Soon afterwards we were dining on chicken skewers and Tsingtau's at some shady locals-only joint that I have had nightmares about ever since. As I gobbled up chicken like Joey Chestnut, two HOOKERS strolled in, and what a dubious duo they were. One looked like she wouldn't place better than dead last on any beauty pageant held in the entire Solar System over the last ten years, and she was easily the more attractive of the gruesome twosome. Because the other had the most hairy armpits I have ever seen, man or woman. She could go toe-to-toe with Chewbacca, and it would be a close call. I would probably bet on her if a gun was to my head. Anyways, the ravenous hookers ordered an ENTIRE FISH on a flaming grill, and that poor fish really must have had some bad karma. Death by the jaws of two hungry hookers should be one of those devices that you see when you go to a medieval torture chamber. It's gotta be equally bad to the stretch rack. Not to mention that being burnt alive (the fish was actually dead, but I am just pondering what could have been) while being manhandled by a pair of thirsty hookers is just retched. LOL.



I didn't make it to the flag-raising that night. Close though. I also didn't make it to work the next day. Or the day after that. For a full week I was as sick as I have been since my junior year of college when I lived in a fraternity house. Coughing fits at all hours, a sore throat so bad I couldn't eat anything but soup, painful headaches, these were harsh times my friends. The only thing that got me through it was my trusted t.v. that played 1980's classics all week long. I have to say that "Escape from New York", "Fast Times at Ridgemont High", and "Demolition Man" were easily the three high notes of my week. But I eventually pulled through it, and after finally getting back up to par, it was now time to catch up on two full weeks of work. ARGH!!! This has been my life ever since.

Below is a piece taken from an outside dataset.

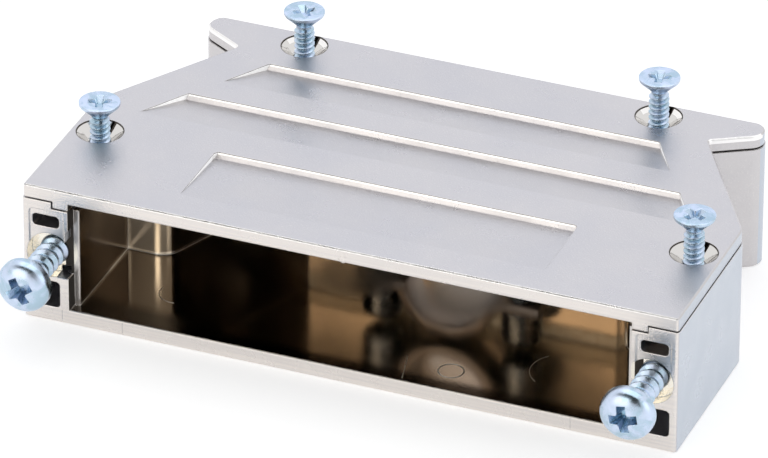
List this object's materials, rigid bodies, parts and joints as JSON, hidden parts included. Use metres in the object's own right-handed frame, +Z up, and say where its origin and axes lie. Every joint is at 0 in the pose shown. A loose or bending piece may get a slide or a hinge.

So, as one can imagine, I have been grouchier than Oscar after getting his trash can kicked by a gang of gypsy children. The rose-colored glasses that I was previously looking through are not so bright anymore. I haven't seen Captain Eo in weeks, and I have no choice now but to rant about a few things that suck about Beijing. These points are not meant to ruffle any feathers, I really like Beijing overall, and it is my home. But I must get this off my chest now.....apologies go out to any Chinese friends of mine who do not like what I have to say.




  1. Beijing is the worst-dressed city in the world. The meterosexual Beijing man is a breed of species that should be outlawed by the Fashion Police ASAP. A frizzled blond shag cut, with a shirt that says something like "Versace Collection Limited" in extra-short, wearing a pair of skin-tight jeans that might as well be spandex, and walking with a cockier stride than Terrell Owens after catching a touchdown pass, this is the bane of my existence. And he is everywhere! One of them stole my taxi the other day, and I was not impressed... Also, there is no originality to the clothing here, you know why, because this city is not Beijing when it comes to clothing. It is Des Moines, Iowa circa 1999! The shirts are so bright I have to shield my eyes, and say things like: "Touch Me, Feel Me, Love Me", "Party-Time", and "Who Let The Dogs Out" (unfortunately, these are all real shirts that I have been forced to see). It is uncanny! The ratio of English writing to Mandarin writing on a shirt for the demographic of 14-35 is easily 95%. I just don't get it. I will be spending quite a bit of time documenting this species next week, and will have photos on this blog to prove my findings to the scientific community.

  2. Beijing is the most dangerous city for a pedestrian that I have ever been in. If you are walking down a street the taxis will cut right in front of you whether you are a starving orphan or an elderly grandmother. And I am literally talking about being a foot or less away you while traveling at high speeds, and not giving a damn if they smash right into you. The double-right lane is ridiculous, as is the fact that I have to risk my life every time I go down the crosswalk.

  3. Taxis here are crazy. I was driving down the freeway in a taxi the other day and it overheated. We were almost hit by a bus. My driver acted like it was another day at the office. After dodging a bullet I thought he would call it a day. Nope! We rode on, it overheated again. He just got out in the middle of traffic and doused water and a cold rag on the engine. I turned tale and ran like the wind. If I see him walking down the crosswalk it will not be my lucky day.

  4. Buying size eleven shoes here is like going X-Mas shopping for Shaq at a store designed only for jockeys. I just don't get it.

  5. The music here is easily two years back. It's like the only CD that anybody has is the Top-40 Hit List for 2006. I understand that there are certain places that this is not true. But you go to a mall, the supermarket, or turn on the radio, and hell hath no fury like Soulja Boy on repeat for six weeks, unless we are talking about being eaten alive by two horrible hookers.

Well that's all for now folks. I feel a lot better. I am going out tonight with Victoria, Fat Joe, and this crazy party posse for "Jason's Going Away Party". You might ask yourself who is Jason? Well in a few days you will know just who he is. As I have a hilarious clip of him acting the fool that should be one of Youtube's Greatest Hits very, very soon.


over and out,


Matthew S. Atkinson

1 comment:

RICHARDSON said...

Matt, what a hilarious post! It is actually not too unusual in certain parts of the world to see the local culture a few years behind trends in the USA. It says more about how fast and furiously trends are adopted and abandoned in the States. It will be interesting to see if any of this will be on display during the Olympics coverage. Will China allow a parade of metrosexuals on foreign airwaves? Will you be able to see them through the thick haze of pollution? We'll see! Anyway, glad you are feeling better and blogging again.